* The problem: Repeat exactly the lines of the listing below, please, starting with the first and ending with the line containing "wire_r: float = 0.00015"; leave out the rest.

* Raw data:
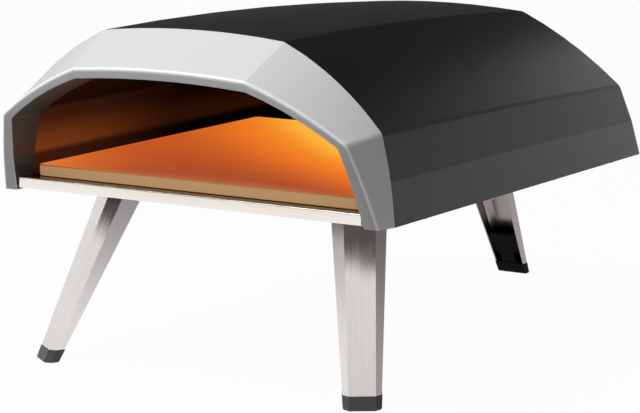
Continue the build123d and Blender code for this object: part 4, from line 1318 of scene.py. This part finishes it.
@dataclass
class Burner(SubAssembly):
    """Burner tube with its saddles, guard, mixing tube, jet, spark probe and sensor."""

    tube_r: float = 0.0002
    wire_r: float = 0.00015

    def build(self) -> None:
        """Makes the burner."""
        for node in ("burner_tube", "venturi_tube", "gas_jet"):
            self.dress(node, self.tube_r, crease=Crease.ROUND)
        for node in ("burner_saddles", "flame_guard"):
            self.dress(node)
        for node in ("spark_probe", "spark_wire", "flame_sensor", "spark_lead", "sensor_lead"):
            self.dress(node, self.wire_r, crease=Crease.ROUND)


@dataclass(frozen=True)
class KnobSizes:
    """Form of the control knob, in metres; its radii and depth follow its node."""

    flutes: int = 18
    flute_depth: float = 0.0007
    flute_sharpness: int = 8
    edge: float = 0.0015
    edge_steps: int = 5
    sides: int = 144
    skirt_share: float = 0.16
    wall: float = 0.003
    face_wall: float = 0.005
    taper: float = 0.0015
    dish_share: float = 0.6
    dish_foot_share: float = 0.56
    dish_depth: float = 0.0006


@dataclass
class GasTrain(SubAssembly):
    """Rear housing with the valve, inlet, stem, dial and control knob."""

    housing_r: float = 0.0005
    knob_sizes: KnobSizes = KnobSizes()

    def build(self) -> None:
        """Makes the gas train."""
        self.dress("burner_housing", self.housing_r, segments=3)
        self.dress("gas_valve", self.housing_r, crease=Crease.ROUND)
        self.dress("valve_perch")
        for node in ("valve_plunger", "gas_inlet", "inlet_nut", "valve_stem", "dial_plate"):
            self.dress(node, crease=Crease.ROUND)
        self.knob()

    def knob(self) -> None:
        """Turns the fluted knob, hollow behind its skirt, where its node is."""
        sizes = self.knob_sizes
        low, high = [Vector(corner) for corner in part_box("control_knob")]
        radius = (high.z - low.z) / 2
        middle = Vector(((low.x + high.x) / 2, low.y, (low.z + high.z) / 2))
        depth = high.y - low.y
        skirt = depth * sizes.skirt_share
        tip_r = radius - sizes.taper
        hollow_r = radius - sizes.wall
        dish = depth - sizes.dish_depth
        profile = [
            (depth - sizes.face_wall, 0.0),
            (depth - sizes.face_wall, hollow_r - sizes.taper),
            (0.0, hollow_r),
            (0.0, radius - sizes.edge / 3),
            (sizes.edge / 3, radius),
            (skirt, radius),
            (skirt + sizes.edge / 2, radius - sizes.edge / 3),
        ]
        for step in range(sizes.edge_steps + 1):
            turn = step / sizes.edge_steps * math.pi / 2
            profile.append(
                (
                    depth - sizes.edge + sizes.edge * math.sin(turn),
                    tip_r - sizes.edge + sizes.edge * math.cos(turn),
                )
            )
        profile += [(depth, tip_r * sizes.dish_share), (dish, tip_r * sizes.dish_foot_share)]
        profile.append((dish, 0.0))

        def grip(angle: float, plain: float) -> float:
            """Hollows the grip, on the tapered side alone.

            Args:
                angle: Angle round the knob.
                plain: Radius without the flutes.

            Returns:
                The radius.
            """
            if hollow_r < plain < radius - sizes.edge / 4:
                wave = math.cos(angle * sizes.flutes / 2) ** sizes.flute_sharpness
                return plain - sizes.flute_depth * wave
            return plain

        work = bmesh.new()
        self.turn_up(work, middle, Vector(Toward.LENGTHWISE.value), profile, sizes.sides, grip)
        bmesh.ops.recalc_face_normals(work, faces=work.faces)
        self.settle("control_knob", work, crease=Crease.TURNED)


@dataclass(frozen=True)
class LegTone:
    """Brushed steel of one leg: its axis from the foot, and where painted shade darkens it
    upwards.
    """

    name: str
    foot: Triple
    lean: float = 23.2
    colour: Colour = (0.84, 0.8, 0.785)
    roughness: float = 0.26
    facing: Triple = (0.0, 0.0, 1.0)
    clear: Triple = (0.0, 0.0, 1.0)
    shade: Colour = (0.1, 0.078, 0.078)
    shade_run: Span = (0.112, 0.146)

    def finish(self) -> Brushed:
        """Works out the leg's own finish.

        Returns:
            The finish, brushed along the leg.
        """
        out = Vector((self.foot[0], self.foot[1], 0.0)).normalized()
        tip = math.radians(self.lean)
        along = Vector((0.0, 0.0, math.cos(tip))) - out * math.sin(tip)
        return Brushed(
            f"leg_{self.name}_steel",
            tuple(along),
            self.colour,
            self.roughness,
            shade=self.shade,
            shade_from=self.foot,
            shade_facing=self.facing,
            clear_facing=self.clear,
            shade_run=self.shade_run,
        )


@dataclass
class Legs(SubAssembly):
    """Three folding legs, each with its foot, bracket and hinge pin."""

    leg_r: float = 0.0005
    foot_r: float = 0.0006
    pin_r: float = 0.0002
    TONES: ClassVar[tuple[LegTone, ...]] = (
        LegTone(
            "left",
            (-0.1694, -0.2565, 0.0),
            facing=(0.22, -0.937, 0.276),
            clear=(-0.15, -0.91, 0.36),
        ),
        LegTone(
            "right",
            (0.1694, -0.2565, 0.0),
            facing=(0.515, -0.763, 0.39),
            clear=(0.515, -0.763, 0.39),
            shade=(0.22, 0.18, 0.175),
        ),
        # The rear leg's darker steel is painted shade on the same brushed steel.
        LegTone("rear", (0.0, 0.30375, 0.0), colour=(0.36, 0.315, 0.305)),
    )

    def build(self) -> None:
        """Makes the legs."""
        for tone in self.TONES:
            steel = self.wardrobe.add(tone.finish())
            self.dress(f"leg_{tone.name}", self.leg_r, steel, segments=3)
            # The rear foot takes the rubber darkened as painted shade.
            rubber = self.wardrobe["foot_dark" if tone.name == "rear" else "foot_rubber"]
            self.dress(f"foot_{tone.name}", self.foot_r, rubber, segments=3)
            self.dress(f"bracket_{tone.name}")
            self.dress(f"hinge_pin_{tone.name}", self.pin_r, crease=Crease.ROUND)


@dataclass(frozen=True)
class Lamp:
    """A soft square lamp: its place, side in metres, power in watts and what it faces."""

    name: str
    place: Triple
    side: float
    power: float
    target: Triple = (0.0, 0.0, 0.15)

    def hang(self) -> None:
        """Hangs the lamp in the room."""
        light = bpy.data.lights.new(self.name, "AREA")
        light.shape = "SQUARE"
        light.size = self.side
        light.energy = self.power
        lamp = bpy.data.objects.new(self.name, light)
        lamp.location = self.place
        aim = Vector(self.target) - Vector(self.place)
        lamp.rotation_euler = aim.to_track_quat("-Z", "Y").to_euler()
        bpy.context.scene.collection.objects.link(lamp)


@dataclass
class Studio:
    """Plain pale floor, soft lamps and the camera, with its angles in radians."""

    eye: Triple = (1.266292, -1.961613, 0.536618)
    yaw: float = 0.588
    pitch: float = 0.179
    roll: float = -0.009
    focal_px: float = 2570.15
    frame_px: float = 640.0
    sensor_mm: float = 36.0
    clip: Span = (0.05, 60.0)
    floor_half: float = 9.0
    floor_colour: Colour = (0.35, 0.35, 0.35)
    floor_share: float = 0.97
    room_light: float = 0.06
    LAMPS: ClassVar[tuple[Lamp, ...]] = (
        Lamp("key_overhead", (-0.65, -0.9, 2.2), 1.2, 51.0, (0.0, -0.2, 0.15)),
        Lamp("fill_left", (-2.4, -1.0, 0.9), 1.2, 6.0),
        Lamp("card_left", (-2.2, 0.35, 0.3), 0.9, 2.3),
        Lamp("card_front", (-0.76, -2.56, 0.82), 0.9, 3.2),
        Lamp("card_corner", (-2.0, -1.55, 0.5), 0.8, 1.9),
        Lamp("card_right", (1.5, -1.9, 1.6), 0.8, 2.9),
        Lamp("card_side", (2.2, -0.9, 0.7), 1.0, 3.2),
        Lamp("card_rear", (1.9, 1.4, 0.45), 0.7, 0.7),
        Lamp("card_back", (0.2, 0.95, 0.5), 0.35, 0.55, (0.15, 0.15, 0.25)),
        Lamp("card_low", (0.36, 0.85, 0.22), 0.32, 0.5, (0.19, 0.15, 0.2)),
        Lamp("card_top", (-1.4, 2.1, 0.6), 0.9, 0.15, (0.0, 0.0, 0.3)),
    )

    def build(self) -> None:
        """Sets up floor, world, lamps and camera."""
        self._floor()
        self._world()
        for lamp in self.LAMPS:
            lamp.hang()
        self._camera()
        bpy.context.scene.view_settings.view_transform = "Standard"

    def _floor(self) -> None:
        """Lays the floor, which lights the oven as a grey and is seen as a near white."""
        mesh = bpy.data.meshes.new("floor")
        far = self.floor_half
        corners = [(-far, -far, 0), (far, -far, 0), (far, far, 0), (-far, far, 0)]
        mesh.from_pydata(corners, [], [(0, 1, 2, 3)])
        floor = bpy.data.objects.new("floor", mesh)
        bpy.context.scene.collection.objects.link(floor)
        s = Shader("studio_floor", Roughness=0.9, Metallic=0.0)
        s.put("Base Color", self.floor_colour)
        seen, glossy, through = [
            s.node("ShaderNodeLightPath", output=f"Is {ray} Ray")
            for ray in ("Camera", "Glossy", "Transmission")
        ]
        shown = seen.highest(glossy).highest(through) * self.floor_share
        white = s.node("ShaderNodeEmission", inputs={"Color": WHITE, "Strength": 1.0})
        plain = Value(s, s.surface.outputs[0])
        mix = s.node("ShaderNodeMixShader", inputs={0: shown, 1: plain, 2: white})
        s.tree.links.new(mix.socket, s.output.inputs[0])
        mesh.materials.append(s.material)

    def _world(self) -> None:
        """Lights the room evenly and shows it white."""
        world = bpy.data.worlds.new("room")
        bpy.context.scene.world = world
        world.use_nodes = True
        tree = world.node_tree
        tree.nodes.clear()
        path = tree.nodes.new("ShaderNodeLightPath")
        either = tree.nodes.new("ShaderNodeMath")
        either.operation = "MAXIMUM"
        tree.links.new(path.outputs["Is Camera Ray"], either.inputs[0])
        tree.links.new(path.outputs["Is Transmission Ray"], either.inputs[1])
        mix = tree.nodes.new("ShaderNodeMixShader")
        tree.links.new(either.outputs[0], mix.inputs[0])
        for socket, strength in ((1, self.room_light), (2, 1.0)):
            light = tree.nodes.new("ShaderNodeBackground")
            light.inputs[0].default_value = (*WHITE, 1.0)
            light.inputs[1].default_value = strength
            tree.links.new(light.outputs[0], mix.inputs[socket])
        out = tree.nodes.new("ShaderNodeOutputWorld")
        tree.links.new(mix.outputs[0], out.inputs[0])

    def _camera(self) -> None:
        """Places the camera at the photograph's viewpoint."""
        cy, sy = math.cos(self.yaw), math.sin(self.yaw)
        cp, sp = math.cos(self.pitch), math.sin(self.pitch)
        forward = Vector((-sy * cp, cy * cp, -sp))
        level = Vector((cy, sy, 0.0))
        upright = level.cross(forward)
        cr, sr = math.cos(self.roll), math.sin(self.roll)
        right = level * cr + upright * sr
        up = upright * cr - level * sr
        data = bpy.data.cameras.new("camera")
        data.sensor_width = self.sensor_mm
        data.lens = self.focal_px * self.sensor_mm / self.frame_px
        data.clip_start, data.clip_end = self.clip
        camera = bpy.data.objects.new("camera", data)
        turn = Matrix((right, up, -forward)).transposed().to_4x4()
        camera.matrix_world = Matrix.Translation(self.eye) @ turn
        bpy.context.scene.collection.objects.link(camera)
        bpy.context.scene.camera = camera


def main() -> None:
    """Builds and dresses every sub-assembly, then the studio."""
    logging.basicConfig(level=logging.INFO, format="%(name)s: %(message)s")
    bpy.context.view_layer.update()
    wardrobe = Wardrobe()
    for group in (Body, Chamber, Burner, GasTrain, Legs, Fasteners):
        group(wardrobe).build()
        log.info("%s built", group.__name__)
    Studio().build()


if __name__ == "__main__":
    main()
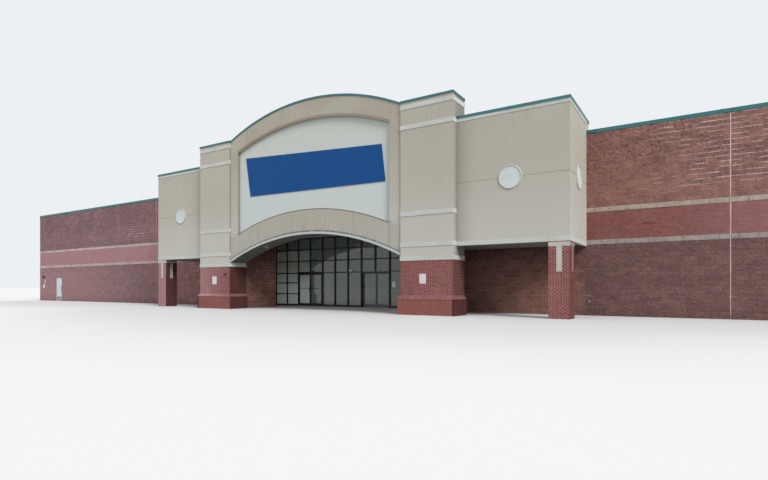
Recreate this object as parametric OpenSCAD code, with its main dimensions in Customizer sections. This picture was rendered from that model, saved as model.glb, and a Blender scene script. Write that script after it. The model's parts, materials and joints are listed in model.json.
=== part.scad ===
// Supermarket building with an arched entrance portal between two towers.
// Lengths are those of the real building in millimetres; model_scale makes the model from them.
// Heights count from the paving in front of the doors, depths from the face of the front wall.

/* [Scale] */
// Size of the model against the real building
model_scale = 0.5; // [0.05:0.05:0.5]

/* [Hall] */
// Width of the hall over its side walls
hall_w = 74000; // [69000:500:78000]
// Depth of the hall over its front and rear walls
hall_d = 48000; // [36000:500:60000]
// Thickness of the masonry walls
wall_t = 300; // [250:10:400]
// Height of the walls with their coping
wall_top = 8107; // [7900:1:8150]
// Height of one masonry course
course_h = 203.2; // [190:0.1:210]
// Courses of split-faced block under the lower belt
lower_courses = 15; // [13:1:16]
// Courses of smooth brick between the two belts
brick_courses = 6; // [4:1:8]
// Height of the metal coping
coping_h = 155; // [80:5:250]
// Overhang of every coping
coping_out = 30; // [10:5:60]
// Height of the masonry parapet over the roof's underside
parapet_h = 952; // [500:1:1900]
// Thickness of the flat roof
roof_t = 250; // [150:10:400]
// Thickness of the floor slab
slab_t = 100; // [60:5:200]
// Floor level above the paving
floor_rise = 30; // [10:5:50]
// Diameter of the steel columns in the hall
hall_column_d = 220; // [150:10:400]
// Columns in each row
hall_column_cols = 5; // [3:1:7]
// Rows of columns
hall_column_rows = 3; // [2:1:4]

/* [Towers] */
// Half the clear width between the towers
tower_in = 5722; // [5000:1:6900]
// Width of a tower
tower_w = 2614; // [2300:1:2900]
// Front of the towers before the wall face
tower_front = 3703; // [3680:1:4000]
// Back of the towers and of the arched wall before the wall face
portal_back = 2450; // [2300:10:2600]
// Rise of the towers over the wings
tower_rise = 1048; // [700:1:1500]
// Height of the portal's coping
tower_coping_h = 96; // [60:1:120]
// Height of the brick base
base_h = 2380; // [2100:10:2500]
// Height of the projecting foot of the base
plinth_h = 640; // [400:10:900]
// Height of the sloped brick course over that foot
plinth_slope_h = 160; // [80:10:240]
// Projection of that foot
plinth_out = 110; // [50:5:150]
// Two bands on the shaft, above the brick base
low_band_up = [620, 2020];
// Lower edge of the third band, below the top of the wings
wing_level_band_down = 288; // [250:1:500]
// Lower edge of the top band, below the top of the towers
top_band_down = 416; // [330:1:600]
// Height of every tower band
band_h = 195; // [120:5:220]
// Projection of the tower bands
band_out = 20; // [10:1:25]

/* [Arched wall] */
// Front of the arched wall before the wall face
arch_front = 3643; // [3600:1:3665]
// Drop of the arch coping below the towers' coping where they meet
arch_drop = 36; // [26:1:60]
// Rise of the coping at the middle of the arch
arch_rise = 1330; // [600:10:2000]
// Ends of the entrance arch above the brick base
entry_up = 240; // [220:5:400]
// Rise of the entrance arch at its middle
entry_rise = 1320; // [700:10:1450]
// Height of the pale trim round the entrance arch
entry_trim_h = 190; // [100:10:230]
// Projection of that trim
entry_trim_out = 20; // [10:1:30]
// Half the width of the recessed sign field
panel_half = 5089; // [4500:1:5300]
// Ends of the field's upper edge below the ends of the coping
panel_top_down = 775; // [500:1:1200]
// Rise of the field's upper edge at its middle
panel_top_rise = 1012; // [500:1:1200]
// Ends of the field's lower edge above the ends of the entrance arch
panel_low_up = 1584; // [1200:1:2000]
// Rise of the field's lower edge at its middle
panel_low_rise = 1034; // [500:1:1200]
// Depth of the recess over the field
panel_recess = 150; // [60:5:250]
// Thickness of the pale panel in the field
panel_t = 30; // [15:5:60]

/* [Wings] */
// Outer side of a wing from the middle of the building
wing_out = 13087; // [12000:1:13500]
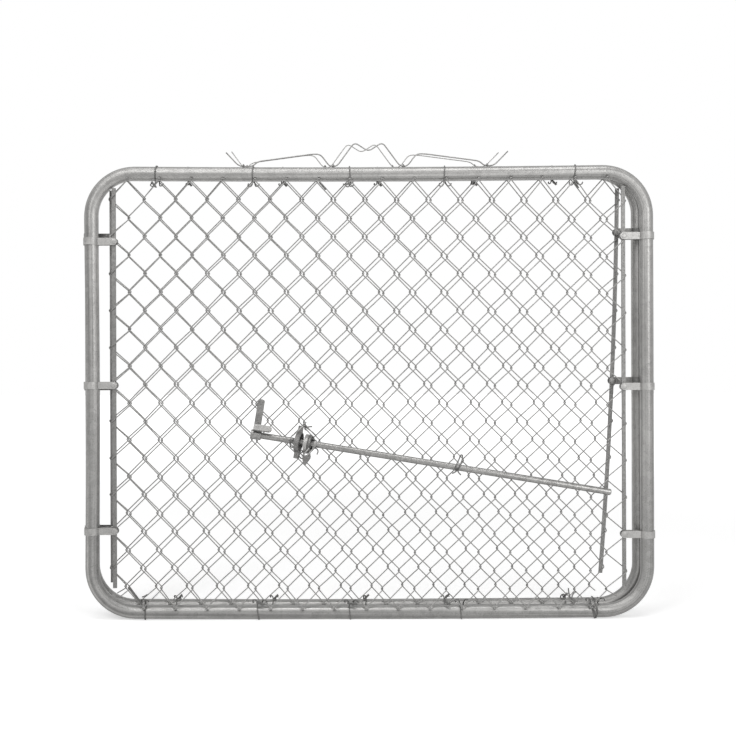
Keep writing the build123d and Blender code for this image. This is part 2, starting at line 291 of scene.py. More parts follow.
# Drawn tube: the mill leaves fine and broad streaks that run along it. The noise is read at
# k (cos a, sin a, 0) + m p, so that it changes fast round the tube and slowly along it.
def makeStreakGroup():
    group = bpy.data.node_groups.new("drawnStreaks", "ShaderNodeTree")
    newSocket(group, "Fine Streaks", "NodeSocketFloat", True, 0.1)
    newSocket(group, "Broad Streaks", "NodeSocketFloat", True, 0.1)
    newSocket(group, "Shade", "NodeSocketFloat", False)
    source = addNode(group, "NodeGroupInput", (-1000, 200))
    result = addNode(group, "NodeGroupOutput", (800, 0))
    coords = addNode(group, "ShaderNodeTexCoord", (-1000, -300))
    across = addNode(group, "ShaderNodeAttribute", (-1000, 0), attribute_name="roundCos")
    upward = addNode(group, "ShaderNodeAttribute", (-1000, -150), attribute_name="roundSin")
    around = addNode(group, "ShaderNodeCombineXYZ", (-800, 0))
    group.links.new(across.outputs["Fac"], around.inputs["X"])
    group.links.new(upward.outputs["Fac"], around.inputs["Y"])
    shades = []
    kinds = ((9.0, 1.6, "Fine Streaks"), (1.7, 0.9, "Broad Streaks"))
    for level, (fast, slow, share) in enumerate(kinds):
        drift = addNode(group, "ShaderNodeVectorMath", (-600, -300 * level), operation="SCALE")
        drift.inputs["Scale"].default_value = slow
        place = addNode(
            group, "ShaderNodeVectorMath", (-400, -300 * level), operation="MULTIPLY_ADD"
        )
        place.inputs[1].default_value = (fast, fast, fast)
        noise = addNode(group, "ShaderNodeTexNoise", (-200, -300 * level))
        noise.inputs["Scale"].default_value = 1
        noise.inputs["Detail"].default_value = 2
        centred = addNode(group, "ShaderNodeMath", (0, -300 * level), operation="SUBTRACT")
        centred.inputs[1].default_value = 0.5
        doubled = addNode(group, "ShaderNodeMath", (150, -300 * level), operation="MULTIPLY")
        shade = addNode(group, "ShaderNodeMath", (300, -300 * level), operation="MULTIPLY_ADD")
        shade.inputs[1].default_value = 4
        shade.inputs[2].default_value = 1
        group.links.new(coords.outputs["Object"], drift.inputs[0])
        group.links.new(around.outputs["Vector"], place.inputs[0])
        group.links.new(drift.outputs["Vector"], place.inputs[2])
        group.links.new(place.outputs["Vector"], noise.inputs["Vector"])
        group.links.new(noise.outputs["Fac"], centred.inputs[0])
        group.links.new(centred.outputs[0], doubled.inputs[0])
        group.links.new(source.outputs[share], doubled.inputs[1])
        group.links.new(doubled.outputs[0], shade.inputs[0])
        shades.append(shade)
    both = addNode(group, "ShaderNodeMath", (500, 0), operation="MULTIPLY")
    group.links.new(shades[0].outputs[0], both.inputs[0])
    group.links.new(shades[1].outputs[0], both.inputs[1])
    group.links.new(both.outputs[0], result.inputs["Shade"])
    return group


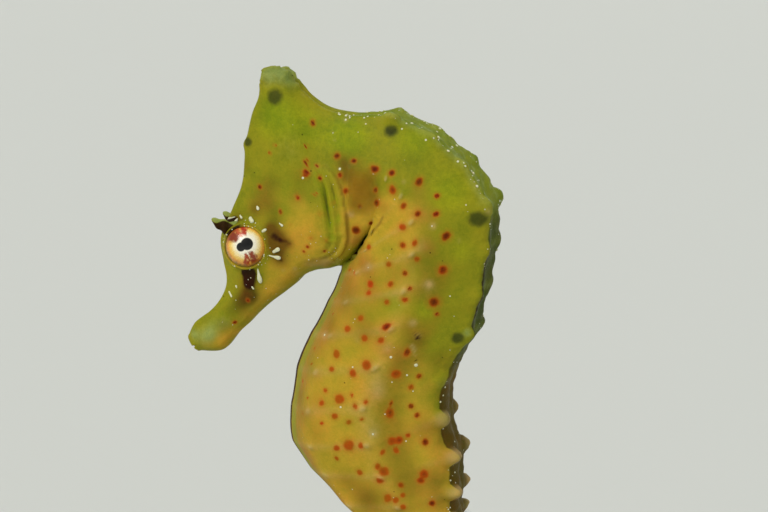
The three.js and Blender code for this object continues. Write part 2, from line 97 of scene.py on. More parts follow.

* Full response:
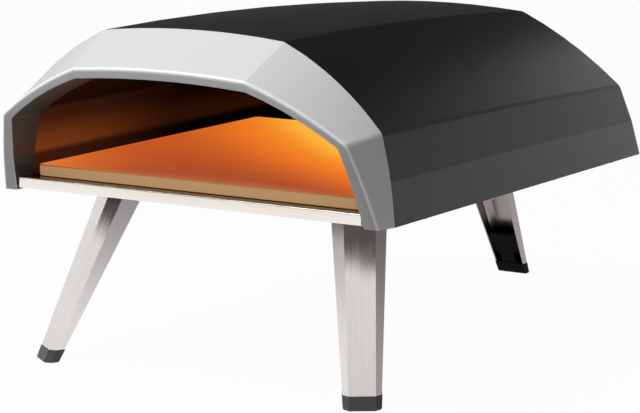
Continue the build123d and Blender code for this object: part 4, from line 1318 of scene.py. This part finishes it.
@dataclass
class Burner(SubAssembly):
    """Burner tube with its saddles, guard, mixing tube, jet, spark probe and sensor."""

    tube_r: float = 0.0002
    wire_r: float = 0.00015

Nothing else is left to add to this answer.